I think I have some issue understanding string and string literal.
This is what I learned from my class, when passing to a function, const char * indicates this is a string literal, while char * indicates a string.
Suppose I have a struct declaration:
struct node{
char *name;
struct node *next;
};
and a function, this is the function I want to implement:
void load_buffer(struct node *input_node, char *input_name);
This function is supposed to assign input_name to the struct's member name.
My confusion comes from here. Within the body of load_buffer, should I write:
input_node->name = input_name;
Or I should use strcpy/strncpy to do this?
strcpy(input_node->name, input_name);// Suppose it's safe in this case.
To summarize, I am not sure if I should use direct assignment or strcpy family functions to assign a string/string literal to the member of my struct.
Thanks for help. :)
In case of pointer assignment, pointers in each node will point to same location. Thus nodes will be always pointing to updated value. If you are intended to make each node to contain different input then this approach does not suit your requirement.
input_node->name = input_name;
In case of strcpy, pointers in each node will point to different location. Before to that you need to create memory for each pointer.
input_node->name = malloc(strlen(input_name)+1); //Allocate memory first.
strcpy(input_node->name, input_name);// Suppose it's safe in this case.
To visualize:
... when passing to a function, const char * indicates this is a string literal, while char * indicates a string.
Not exactly. const char * declares that the function will not try to modify the string. So it is perfectly suited for string litteral because they cannot be modified.
For your question, the answer is it depends on your real requirements. But simply storing the passed pointer if dangerous if the struct can persist after the function and if the string can be changed in the caller. Let us look at the following code:
void load_buffer(struct node *input_node, const char *input_name) {
input_node->name = name;
}
struct node nodes[2];
char buf[4];
const char *data[] = { "foo", "bar"};
for (int i=0; i<2; i++) {
strcpy(buf, data[i]); // suppose it is read from somewhere (file, stdin, socket)

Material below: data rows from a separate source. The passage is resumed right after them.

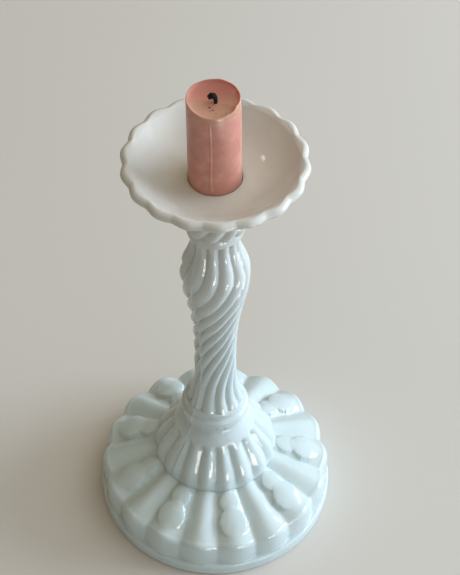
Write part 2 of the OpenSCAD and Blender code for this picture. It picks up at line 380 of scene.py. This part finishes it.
# %% Collar ring section
collar_h = stem_z - collar_z
collar_rows = np.vstack([
    [(0.01, 0)],
    smooth_line([(collar_r - 1.4, 0), (collar_r - 0.9, 0.1), (collar_r - 0.25, 0.6),
                 (collar_r + 0.1, 1.7), (collar_r + 0.1, 3.1), (collar_r - 0.1, 4.6),
                 (collar_r - 0.5, 5.3), (collar_r - 1.15, 5.8), (collar_r - 1.45, 6.6),
                 (collar_r - 1.5, 8.2), (collar_r - 1.65, collar_h - 0.4),
                 (collar_r - 1.95, collar_h)], 0.25),
    [(0.01, collar_h)]])
print("collar ring section:", len(collar_rows), "rows")

# %% Collar ring
COLLAR_CHIPS = ((-126, 1.5, 1.3, 0.8), (-88.5, 1.2, 1.0, 0.6), (-74.5, 1.2, 0.9, 0.5))


def bites(chips, angle, height, edge_r):
    """Depth in mm of the chips, each given as an angle, a height, a size and a depth."""
    depth = np.zeros_like(angle)
    for chip_angle, chip_z, size, deep in chips:
        off = (angle - chip_angle + 180) % 360 - 180
        away = np.hypot(np.radians(off) * edge_r, height - chip_z)
        depth = depth + deep * np.clip(1 - (away / size) ** 2, 0, 1)
    return depth


def collar_rule(row, angle):
    radius, height = collar_rows[row].T
    outer = ease((radius - collar_r + 2.6) / 1.2)
    step = HALF_STEP * on_far_half(angle)
    radius = radius + outer * (0.7 * seam_ridge(angle, radius) + step - HALF_STEP)
    radius = radius - outer * bites(COLLAR_CHIPS, angle, height, collar_r)
    return radius, angle, collar_z + height


collar = mould("collar_ring_glass", 360, collar_rule, collar_rows)
finish_piece(collar, "candlestick", "collar_ring")

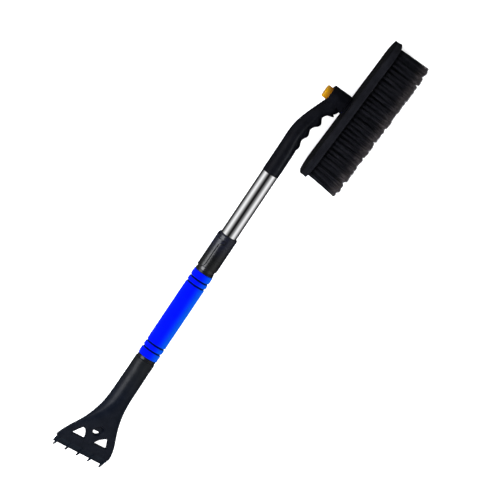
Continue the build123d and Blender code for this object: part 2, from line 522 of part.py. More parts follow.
# side rivets through the plate's edge: three each side
def half_width(l):
    """Half width of the block's outline at l along it."""
    l = abs(l)
    if l <= 78.0:
        return BLOCK_W / 2
    (x1, y1), (x2, y2), (x3, y3) = (78.0, BLOCK_W / 2), ((BLOCK_L / 2 + 78.0) / 2 + 6, BLOCK_W / 2 - 3.6), (BLOCK_L / 2 - 1.5, END_W / 2)
    a, b, c, d = 2 * (x2 - x1), 2 * (y2 - y1), 2 * (x3 - x1), 2 * (y3 - y1)
    e, f = x2 * x2 - x1 * x1 + y2 * y2 - y1 * y1, x3 * x3 - x1 * x1 + y3 * y3 - y1 * y1
    cx, cy = (e * d - b * f) / (a * d - b * c), (a * f - e * c) / (a * d - b * c)
    return cy + math.sqrt((x1 - cx) ** 2 + (y1 - cy) ** 2 - (l - cx) ** 2)


rivets = []
for l in (-98.0, 4.0, 106.0):
    for q in (1, -1):
        zs = half_width(l) + 0.5
        p0 = hub(-BACK_T - PLATE_T / 2, l, q * (zs - 6.5))
        d = Vector(0, 0, q)
        n = 6.5 - (0.0 if abs(l) < 78 else 0.45)
        rv = cyl(p0 + d * 0.05, d, 0.9, n) + cyl(p0 + d * n, d, 1.25, 0.6)
        plate = plate - cyl(p0, d, 0.9, 14) - cyl(p0 + d * (n - 0.02), d, 1.3, 10)
        rivets.append(one(rv))
put("brush_back", one(back))
put("bristle_plate", one(plate))
put("plate_rivets", Compound(children=rivets))

# bristle rows: one plain slab for each row of tufts, spreading a little towards the tips
ROOT = -BACK_T - PLATE_T
for i, z in enumerate(ROW_Z):
    L0 = 109.5 if abs(z) < 5 else (107.0 if abs(z) < 15 else 97.0)
    L1, L1_LOW = L0 + 1.2, L0 + 5.0
    zt = z * 1.16
    T0, T1 = ROW_T, ROW_T + 2.0
    low = Wire.make_polygon([hub(ROOT, l, z + s * T0 / 2) for l, s in ((-L0, -1), (L0, -1), (L0, 1), (-L0, 1))], close=True)
    tip = Wire.make_polygon([hub(-TIP_H, l, zt + s * T1 / 2) for l, s in ((-L1_LOW, -1), (L1, -1), (L1, 1), (-L1_LOW, 1))], close=True)
    put("bristle_row_%d" % (i + 1), one(Solid.make_loft([low, tip], ruled=True)))

# ---------------------------------------------------------------- export
lo = [1e9] * 3
hi = [-1e9] * 3
for name, shape in sorted(OUT.items()):
    export_step(shape, "parts/%s.step" % name)
    bb = shape.bounding_box()
    lo = [min(lo[i], tuple(bb.min)[i]) for i in range(3)]
    hi = [max(hi[i], tuple(bb.max)[i]) for i in range(3)]
print("nodes", len(OUT), "low", [round(v, 3) for v in lo], "high", [round(v, 3) for v in hi])
print("centre", [round((lo[i] + hi[i]) / 2, 3) for i in range(3)])
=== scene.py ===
import math

import bpy
import numpy as np
from mathutils import Matrix, Vector


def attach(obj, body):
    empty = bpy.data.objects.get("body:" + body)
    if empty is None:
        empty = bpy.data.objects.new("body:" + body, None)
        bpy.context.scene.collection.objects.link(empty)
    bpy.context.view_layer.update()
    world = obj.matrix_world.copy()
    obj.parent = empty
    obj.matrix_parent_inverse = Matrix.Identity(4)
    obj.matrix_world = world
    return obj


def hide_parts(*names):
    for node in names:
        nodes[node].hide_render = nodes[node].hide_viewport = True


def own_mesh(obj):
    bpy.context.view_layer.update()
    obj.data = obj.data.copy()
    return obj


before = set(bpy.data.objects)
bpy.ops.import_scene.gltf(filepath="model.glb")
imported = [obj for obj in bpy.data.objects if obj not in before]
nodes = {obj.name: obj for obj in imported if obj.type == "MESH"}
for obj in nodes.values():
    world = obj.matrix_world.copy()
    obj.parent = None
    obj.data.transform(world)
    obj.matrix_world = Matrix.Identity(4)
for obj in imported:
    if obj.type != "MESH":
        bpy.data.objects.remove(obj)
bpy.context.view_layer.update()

# The shaft's axis runs along X through this point; all sizes are in metres.
SHIFT = Vector((-0.375899, 0.027621, 0.034832))
RAKE = math.radians(2.9)
HP = SHIFT + Vector((0.6349, -0.0379, 0.0))                 # where the hub's axis meets the block's back
HB = Vector((math.sin(RAKE), math.cos(RAKE), 0.0))          # out of the block's back
BL = Vector((math.cos(RAKE), -math.sin(RAKE), 0.0))         # along the block
rng = np.random.default_rng(20761)

# ------------------------------------------------------------------ camera
THETA, RHO, ROLL = math.radians(9.5), math.radians(6.0), math.radians(33.86)
PX = 0.00141
DIST = 30.0
c = Vector((math.sin(THETA), math.cos(THETA) * math.sin(RHO), math.cos(THETA) * math.cos(RHO)))
d = (Vector((1, 0, 0)) - c * c.x).normalized()
n = d.cross(c)
right = d * math.sin(ROLL) + n * math.cos(ROLL)
up = d * math.cos(ROLL) - n * math.sin(ROLL)
centre = SHIFT + d * (270.54 * PX) + n * (26.29 * PX) + up * (0.95 * PX) + right * (0.0 * PX)
cam_data = bpy.data.cameras.new("camera")
cam = bpy.data.objects.new("camera", cam_data)
bpy.context.scene.collection.objects.link(cam)
cam.matrix_world = Matrix(((right.x, up.x, c.x, 0), (right.y, up.y, c.y, 0), (right.z, up.z, c.z, 0), (0, 0, 0, 1)))
cam.location = centre + c * DIST
cam_data.sensor_width = 36
cam_data.lens = 36 * DIST / (500 * PX) * 0.9988
cam_data.clip_start = 1.0
cam_data.clip_end = 120
bpy.context.scene.camera = cam
bpy.context.scene.view_settings.view_transform = "Standard"


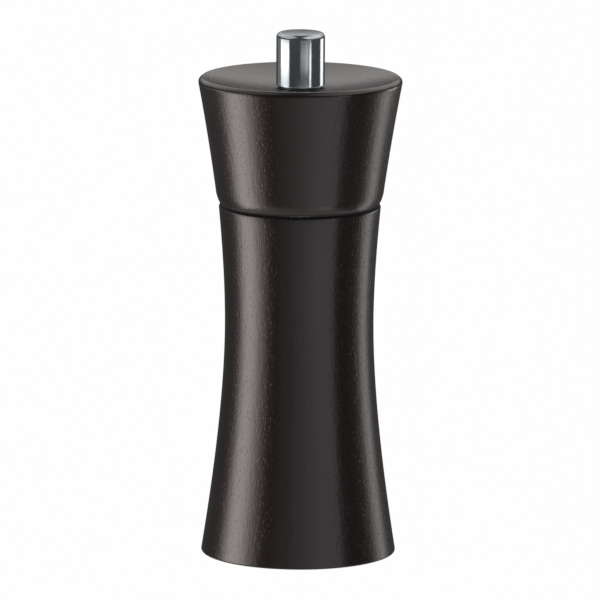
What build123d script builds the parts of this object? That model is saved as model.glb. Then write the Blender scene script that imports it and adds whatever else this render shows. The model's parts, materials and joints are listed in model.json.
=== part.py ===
# A hand-turned pepper mill, in millimetres. It stands on z = 0 with its turning axis on Z.
#
# A waisted wooden body holds the peppercorns. A wooden head with a dished top turns on it and drives a
# square shaft through a steel plate. The shaft's foot carries a ceramic cone, which turns inside a
# ceramic ring held in the base of the body. A steel knob on the shaft's threaded top pulls the cone up
# into the ring for a finer grind, and a spring pushes it back down. With the knob unscrewed, the head
# lifts off the shaft and the body can be filled.

import os
from math import radians, sin, sqrt, tan

from build123d import *

# ---- Turned wood: driving sizes -------------------------------------------------------------------
body_height = 94.0  # base to the joint with the head
head_height = 34.4  # joint to the rim's corner, before it is rounded
base_r = 26.0
waist_r = 19.8
waist_z = 62.0
shoulder_r = 21.6  # body at the joint
flank_low_z = 38.6  # where the flank's slope at the foot, drawn on, would reach the waist's radius
flank_high_z = 75.2  # the same, for its slope at the shoulder
base_round = 0.5
shoulder_round = 0.8

rim_r = 27.4  # the same corner
rim_round = 1.25
flank_foot_r = 22.25  # where the straight flank of the head ends, above its rounded foot
flank_sagitta = 0.2  # how far the head's flank bows in
foot_height = 3.0  # the rounded foot of the head
foot_r = 21.15
dish_depth = 3.25
land_r = 6.2  # flat land in the middle of the dish, for the knob's washer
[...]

load_buffer(node + i, buf);
}
Both node objects will have their name member pointing to the string buf from caller and will both point to "bar" (the content of buf at the end of the loop)!
If you want to keep the value of the string at call time, you should copy it in allocated memory:
void load_buffer(struct node *input_node, const char *input_name) {
input_node->name = strdup(name); // allocation errors should be tested...
}
But you should then free the name member, when the node is no longer in use...
First to address some terminology:
this is a string literal: "I am a string literal"
this is a type: char* (aka pointer to char)
this is also a type: const char* (aka pointer to constant char)
this is the declaration of a variable of type char*: char* str
this is the declaration of a variable of type const char*: const char* cstr
A pointer is not a string literal. A pointer can point to string literal, an array, just to a single element or can be null.
In C a string is a null-terminated char array.
In C you can assign a char* variable to a string literal, but modifying the string literal is illegal, so it is strongly advised to never do that. The reason why this is allowed are historical.
char* a = "asd"; // allowed, but frowned upon
// a points to a string literal, so we can say a is a string
// a is not a string literal
char b = 'x';
char* c = &b;
// c points to a single char
// we cannot say c is a string
char d[10] = "asd";
// d is a char array. Its content is a string, so we can say d is a string.
// d is not a string literal
// the string literal is copied into the array d
char* e = d; // or equivalent char* e = &d[0];
// e points to a string
char f[4] = {'a', 's', 'd', '\0'};
// f is an array. Its content is a string, so we can say f is a string
char* g = f;
// g points to a string. We can say g is a string
char h[3] = {'a', 's', 'd'};
// h is an array. Its content is NOT a string, because the char array is not null terminated
char* i = h;
// i is not a string
And now go through all the above once more, but not replace char with const char and all the comments still stand (except that `const char* a = "asd" is now ok).
And now to the problem at hand.
There are two scenarios:
Each node has its own string and "owns" that string. Each node is responsible for allocating memory for the string and freeing that memory. The string lives as long as the node lives. In this case use malloc and strcpy to create a string for each node. Don't forget to free the string when the node is destroyed. This is the most common scenario and probably what you want.
A node doesn't own its own string, but rather points to an external string. It is not allowed to neither allocate nor free memory for that string. There is another entity responsible for managing the lifetime of that string and making sure the string is alive at least as the node is alive. The string can outlive the node without a memory leak.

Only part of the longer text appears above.